2022-05-01

Book Review: "Algorithms to Live By" by Brian Christian & Tom Griffiths

I've recently read the book Algorithms to Live By by Brian Christian & Tom Griffiths. This book shows how many problems & heuristics in computer science can be applied to explain or improve human decision-making. Each chapter focuses on a certain class of problems or issues. Such classes include the optimal stopping problem, the multi-armed bandit problem, searching & sorting, task scheduling, Bayesian inference, overfitting data, constraint relaxation, random stimulus, communication protocols, and social interaction. Additionally, most chapters try to show how results from computer science can either improve or justify certain human behaviors.

This book was frustrating for me to read. If it had fully met my expectation that it would show, in a unified & consistent way, how these computer science problems apply to human behavior and connect to each other, I would be singing its praises. If it had completely failed, I'd be happy to rhetorically trash this book. Instead, I found that each chapter would be a great vignette on its own, and each chapter showed the great potential of what the book could have been, but the book failed to live up to that potential. First, there was very little connection among the chapters, and any acknowledgment that the authors did make of such connections was almost always superficial instead of deeply insightful. For example, the respective chapters about the optimal stopping problem, caches, and overfitting each could have been so much better with greater discussion about the connection to social pressure & game theory, yet those topics were discussed only in the last chapter, which I think was a mistake. Second, only in the concluding section did the authors make clear that they wanted to either improve or justify human behavior with each class of problems or issues. This because clear over the course of reading the book, yet there was very little guidance in each chapter about whether improvement versus justification would be the goal. Perhaps the worst offender was the chapter about constraint relaxation, as there was little connection to human behavior in a way that would be obvious to lay readers. These problems meant that reading the last numbered chapter (about game theory) and the conclusion felt simultaneously wonderful for finally seeing these concepts discussed clearly and maddening for knowing that the book could have been so much better if these ideas had been more consistently executed through the book.

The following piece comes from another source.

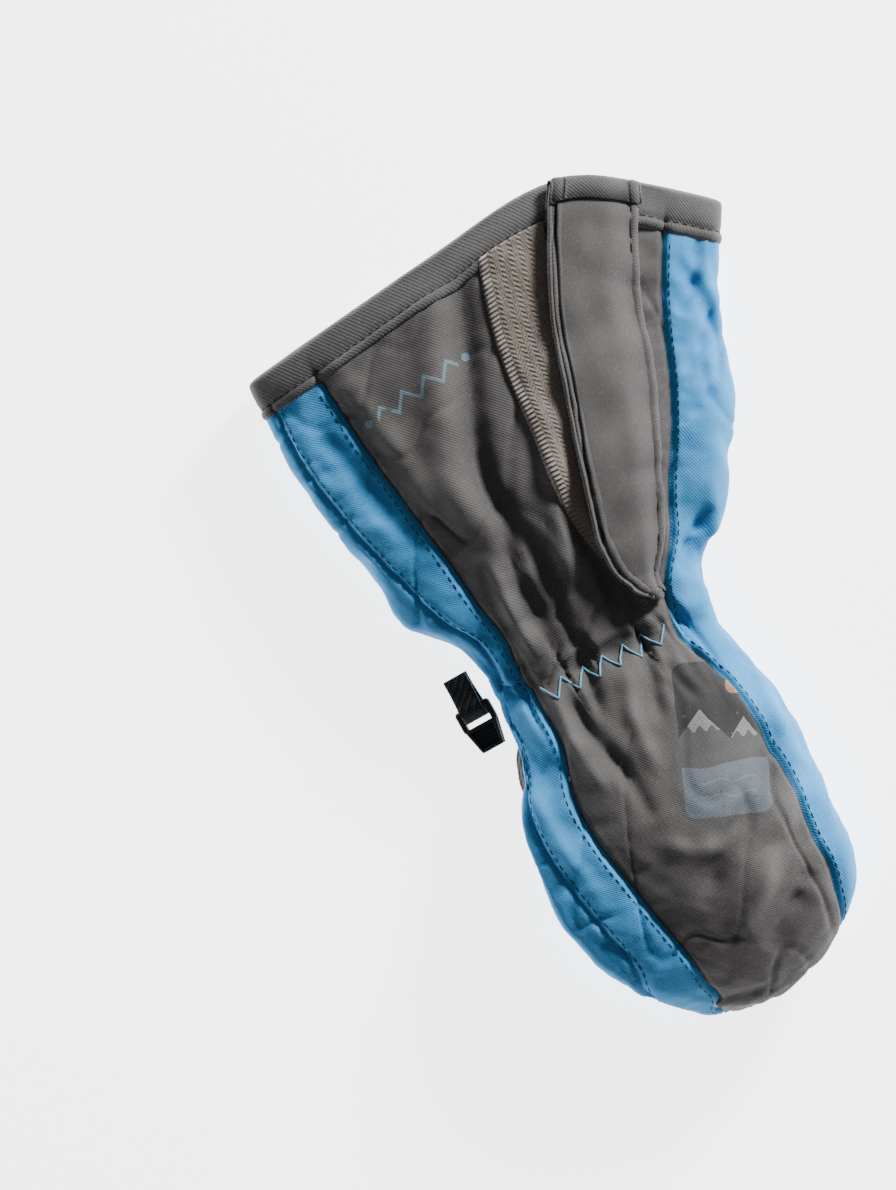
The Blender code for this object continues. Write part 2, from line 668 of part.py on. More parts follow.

There are two other minor criticisms I have of the book too. First, the chapter about overfitting seems to use the word "overfitting" to mean too many different things, which is ironic and undermines any clarity that the discussion could have provided. Second, the chapter about randomized algorithms attempts to make a tenuous connection between randomized algorithms used in computer science and the way that random mental stimuli can produce very creative responses in people, but it never makes clear whether the latter result is true at an individual level or only holds statistically for large populations.

Overall, I think the author's goals were laudable and that each chapter is interesting to read in isolation. However, other readers may be disappointed, as I was, in the way that the authors fail to synthesize many of the ideas across chapters in a smooth & unified manner. Thus, I would advise that readers who may be interested in these topics go into this book with lower expectations.